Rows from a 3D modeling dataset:

Start

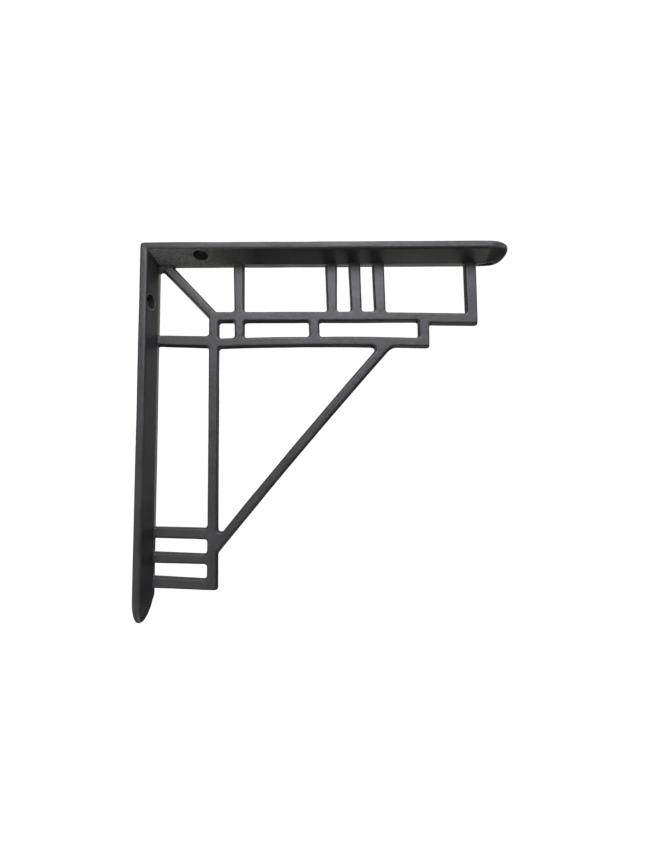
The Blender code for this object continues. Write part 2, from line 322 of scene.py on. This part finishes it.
def math_node(tree, operation, first, second):
    node = tree.nodes.new("ShaderNodeMath")
    node.operation = operation
    for socket, value in zip(node.inputs, (first, second)):
        if isinstance(value, (int, float)):
            socket.default_value = value
        else:
            tree.links.new(value, socket)
    return node.outputs[0]


def noise_node(tree, vector, scale, detail, roughness):
    node = tree.nodes.new("ShaderNodeTexNoise")
    node.inputs["Detail"].default_value = detail
    node.inputs["Roughness"].default_value = roughness
    tree.links.new(vector, node.inputs["Vector"])
    if isinstance(scale, (int, float)):
        node.inputs["Scale"].default_value = scale
    else:
        tree.links.new(scale, node.inputs["Scale"])
    return node.outputs["Fac"]


grain_group, grain_in, grain_out = node_group(
    "cast_grain",
    [
        ("Vector", "NodeSocketVector", None),
        ("Pit Scale", "NodeSocketFloat", 900.0),
        ("Pit Strength", "NodeSocketFloat", 0.7),
        ("Peel Scale", "NodeSocketFloat", 300.0),
        ("Peel Strength", "NodeSocketFloat", 0.5),
    ],
    [("Height", "NodeSocketFloat"), ("Pits", "NodeSocketFloat")],
)
pits = noise_node(grain_group, grain_in.outputs["Vector"], grain_in.outputs["Pit Scale"], 3.0, 0.6)
peel = noise_node(grain_group, grain_in.outputs["Vector"], grain_in.outputs["Peel Scale"], 1.0, 0.5)
pit_height = math_node(grain_group, "MULTIPLY", pits, grain_in.outputs["Pit Strength"])
peel_height = math_node(grain_group, "MULTIPLY", peel, grain_in.outputs["Peel Strength"])
height = math_node(grain_group, "ADD", pit_height, peel_height)
grain_group.links.new(height, grain_out.inputs["Height"])
grain_group.links.new(pits, grain_out.inputs["Pits"])

print("group:", grain_group.name, "with", len(grain_group.nodes), "nodes")

# %% [markdown]
# The material is built up in layers: first the sprayed coat, then painted shade along the flange
# edges and a painted highlight at the tips, then rubbed arrises with a painted highlight on the
# tips' arrises, a patch of dry spray, and last the screw holes, with painted shade inside and a
# painted highlight on their lips. Each step mixes one more colour over the last with a mask. Two
# helpers do
# that: one turns a number into a mask from 0 to 1, and one mixes two colours by a mask.

# %% Start the material
def map_range(tree, value, low, high, to_low, to_high):
    node = tree.nodes.new("ShaderNodeMapRange")
    node.inputs["From Min"].default_value = low
    node.inputs["From Max"].default_value = high
    node.inputs["To Min"].default_value = to_low
    node.inputs["To Max"].default_value = to_high
    tree.links.new(value, node.inputs["Value"])
    return node.outputs["Result"]


def mix_colour(tree, factor, first, second):
    node = tree.nodes.new("ShaderNodeMix")
    node.data_type = "RGBA"
    tree.links.new(factor, node.inputs["Factor"])
    for name, value in (("A", first), ("B", second)):
        socket = next(s for s in node.inputs if s.name == name and s.type == "RGBA")
        if isinstance(value, tuple):
            socket.default_value = value
        else:
            tree.links.new(value, socket)
    return next(s for s in node.outputs if s.type == "RGBA")


paint = bpy.data.materials.new("satin_black_paint")
paint.use_nodes = True
tree = paint.node_tree
shader = tree.nodes["Principled BSDF"]
coordinates = tree.nodes.new("ShaderNodeTexCoord")
place = coordinates.outputs["Object"]
split_place = tree.nodes.new("ShaderNodeSeparateXYZ")
tree.links.new(place, split_place.inputs["Vector"])
out_from_wall, sideways, upwards = split_place.outputs

print("material:", paint.name)

# %% [markdown]
# The coat is nearly black and a little blue. It is patchy, because a spray gun passes over some
# places twice: where the coat is thin it is a little greyer.

# %% The sprayed coat
THIN_PAINT = (0.036, 0.035, 0.038, 1.0)
THICK_PAINT = (0.022, 0.022, 0.024, 1.0)
PATCH_SCALE = 60.0
THIN_SPOTS = (0.35, 0.65)

patches = noise_node(tree, place, PATCH_SCALE, 4.0, 0.6)
thin_places = map_range(tree, patches, *THIN_SPOTS, 0.0, 1.0)
sprayed_colour = mix_colour(tree, thin_places, THICK_PAINT, THIN_PAINT)

print("sprayed coat:", len(tree.nodes), "nodes so far")

# %% [markdown]
# The edge faces of the flanges are darkened as painted shade, most of all on the shelf flange.
# Only the two round tips are different. There the edge faces get a painted highlight: they are
# lightened where they turn away from the lamps. The masks come from the distance from the flange's
# middle and from the place along it.

# %% Painted shade on the flange edges and painted highlight on the tips
# Painted shade: the colour that darkens the flanges' edge faces
EDGE_SHADE = (0.014, 0.014, 0.016, 1.0)
# Painted highlight: the colour that lightens the edge faces at the round tips
TIP_EDGE_HIGHLIGHT = (0.055, 0.055, 0.060, 1.0)
EDGE_BAND = (0.0120, 0.0124)
SHELF_RIM = (0.05, 0.09)
WALL_RIM_STRENGTH = 0.25
SHELF_TIP = (0.188, 0.199)
WALL_TIP = (-0.088, -0.097)

from_middle = math_node(tree, "ABSOLUTE", sideways, 0.0)
on_edge = map_range(tree, from_middle, *EDGE_BAND, 0.0, 1.0)
shelf_tip = map_range(tree, out_from_wall, *SHELF_TIP, 0.0, 1.0)
wall_tip = map_range(tree, upwards, *WALL_TIP, 0.0, 1.0)
at_tip = math_node(tree, "MAXIMUM", shelf_tip, wall_tip)
rim_strength = map_range(tree, upwards, *SHELF_RIM, WALL_RIM_STRENGTH, 1.0)
painted_edge_shade = math_node(tree, "MULTIPLY", on_edge, rim_strength)
painted_tip_edge_highlight = math_node(tree, "MULTIPLY", on_edge, at_tip)
# Mix in the painted shade along the edges, then the painted highlight at the tips
edged_colour = mix_colour(tree, painted_edge_shade, sprayed_colour, EDGE_SHADE)
edged_colour = mix_colour(tree, painted_tip_edge_highlight, edged_colour, TIP_EDGE_HIGHLIGHT)

print("edges:", len(tree.nodes), "nodes so far")

# %% [markdown]
# Handling polishes the arrises, so they are mixed a little paler. At the round tips the arrises get
# a painted highlight, much paler still. Blender's pointiness finds the arrises, because it is high
# where the mesh bends outwards. The grain breaks up the rubbed lines, since the pits stay dark.

# %% The rubbed arrises and the painted highlight on the tips' arrises
RUBBED_PAINT = (0.075, 0.075, 0.082, 1.0)
# Painted highlight: the colour for the arrises at the round tips
TIP_ARRIS_HIGHLIGHT = (0.17, 0.17, 0.175, 1.0)
ARRIS = (0.53, 0.60)
TIP_ARRIS = (0.503, 0.53)
PITS = (0.3, 0.7)
LEAST_RUB = 0.2

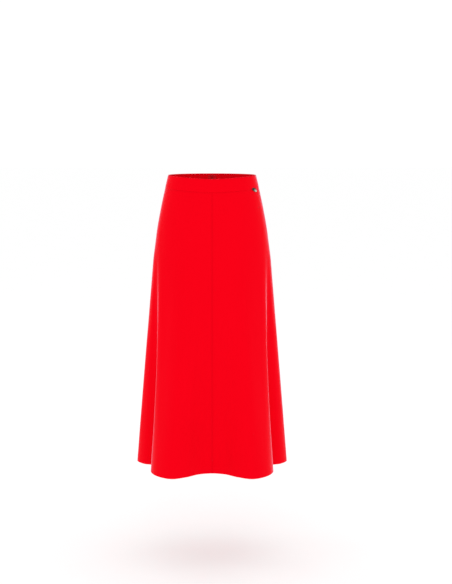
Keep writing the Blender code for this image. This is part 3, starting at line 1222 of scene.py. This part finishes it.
@dataclass
class Waistband(Wrapped):
    """The shaped waistband: one front piece and two back pieces that part beside the slider."""

    columns: int = 110
    even_rows: int = 16
    lowest_row: float = 0.0084  # how far above the waist seam the even rows end
    rounding: Array = field(default_factory=lambda: fold_rows(BAND_CLOTH / 2))
    parting: float = 0.0010
    parting_low: float = -0.002
    parting_high: float = 0.008
    closing_low: float = 0.0146  # above the slider's neck the ends come together again
    closing_high: float = 0.0156
    parting_fade: int = 8  # how quickly the parting fades away from the ends
    front_cut: Cut = Cut(0.400, 0.062, 0.0175)
    back_cut: Cut = Cut(0.200, 0.055, 0.0086)

    def __post_init__(self) -> None:
        """Spaces the rows."""
        even = np.linspace(BAND_CLOTH, BAND_HEIGHT - self.lowest_row, self.even_rows) / BAND_HEIGHT
        self.rows = Rows.of(self.rounding, even, EDGE)

    def build(self) -> None:
        side, back = FORM.place("side seam"), FORM.place("centre back")
        self.wrap(Panel("waistband_front", -side, side, self.columns * 2, 1, self.front_cut))
        for hand in Side:
            node = f"waistband_back_{hand.word}"
            self.wrap(Panel(node, side, back, self.columns, hand.value, self.back_cut, self.parting))

    def edges(self, around: Array) -> tuple[Array, Array]:
        """The heights of the top edge and the waist seam."""
        return BAND_TOP - FORM.front_dip(around), FORM.waist_seam(around) + SEAM_TOUCH

    def depths(self, layer: Array, row: Array, near: Array) -> Array:
        """Shapes the faces, the top fold and the rolled seams.

        Args:
            layer: 1 for a point of the outer face, 0 for one of the inner face.
            row: each point's row.
            near: each point's distance to the nearer lengthwise seam.

        Returns:
            Each point's depth inside the skirt's face.
        """
        from_top = inset(self.rounding, row)
        closing = fold_in(from_top, BAND_CLOTH / 2)
        rolls = from_top > BAND_CLOTH / 4  # a seam's roll stops short of the fold
        turn_in = roll(np.minimum(near, inset(EDGE, self.rows.total - row))) * rolls
        return np.where(layer == 1, turn_in + closing - BAND_PROUD, BAND_CLOTH - BAND_PROUD - closing)

    def opening(self, share: Array, height: Array) -> Array:
        """How open the ends stand beside the slider's neck."""
        opened = ease(height, self.parting_low, self.parting_high)
        return opened * (1 - ease(height, self.closing_low, self.closing_high)) * share**self.parting_fade


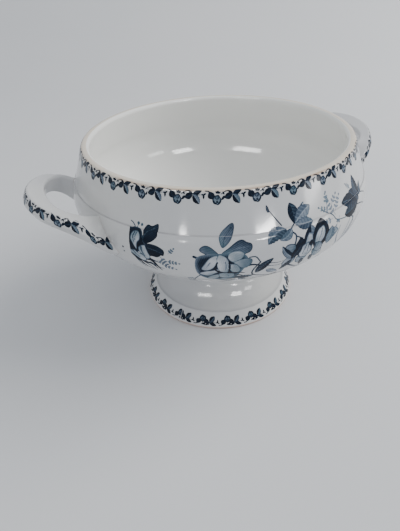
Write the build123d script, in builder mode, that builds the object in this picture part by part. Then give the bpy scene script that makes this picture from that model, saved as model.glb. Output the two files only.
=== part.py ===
"""Footed soup tureen in glazed earthenware: bowl, pedestal foot, two strap handles.

Frame: +Z up, origin at the centre of the standing ring, one handle on each side
along X, the decorated front towards -Y.  Millimetres.

The bowl, the foot and the two handles are made separately and luted together
with clay slip, so every luted seam is a thin body of its own.
"""
from build123d import *
import os
from math import asin, atan2, cos, degrees, hypot, radians, sin, sqrt

os.makedirs("parts", exist_ok=True)

# ---------------------------------------------------------------- sizes (mm)
LIP_W = 7.5               # width of the lip
LIP_ROUND = 2.8           # rounding of both lip edges
COLLAR_H = 27.5           # shoulder line to the top of the lip
COLLAR_IN = 9.77          # how far the collar leans in from foot to lip
LEDGE = 0.5               # step at the shoulder line
SHOULDER_UP = 13.3        # widest line to the shoulder line
BELLY_D = 247.0           # widest diameter
BELLY_UP = 64.7           # underside of the bowl to its widest line
UPPER_ARC = 29.0          # belly curve above the widest line
LOWER_ARC = 40.0          # belly curve below it
KEEL_TURN = 45.0          # slope (degrees) where that curve runs into the keel
WALL = 6.0                # wall of the bowl
FLOOR = 7.0               # thickness of the bowl's floor
FLOOR_ROUND = 40.0        # inside curve where the wall runs into the floor

SLIP = 0.6                # thickness of the clay slip in every luted seam
FOOT_H = 50.4             # pedestal height, up to its seam
FOOT_D = 143.0            # outside of the standing ring
FOOT_EDGE = 2.0           # upright edge of the standing ring
BAND_H = 13.3             # height of the printed band on the foot
BAND_TOP_D = 127.2        # its upper diameter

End

◆ **Given exercise**
Of the lines above, retype only those from the line containing "Keep writing the" through the line containing "shaped waistband: one", including both, exactly.

◆ **Solution**
Keep writing the Blender code for this image. This is part 3, starting at line 1222 of scene.py. This part finishes it.
@dataclass
class Waistband(Wrapped):
    """The shaped waistband: one front piece and two back pieces that part beside the slider."""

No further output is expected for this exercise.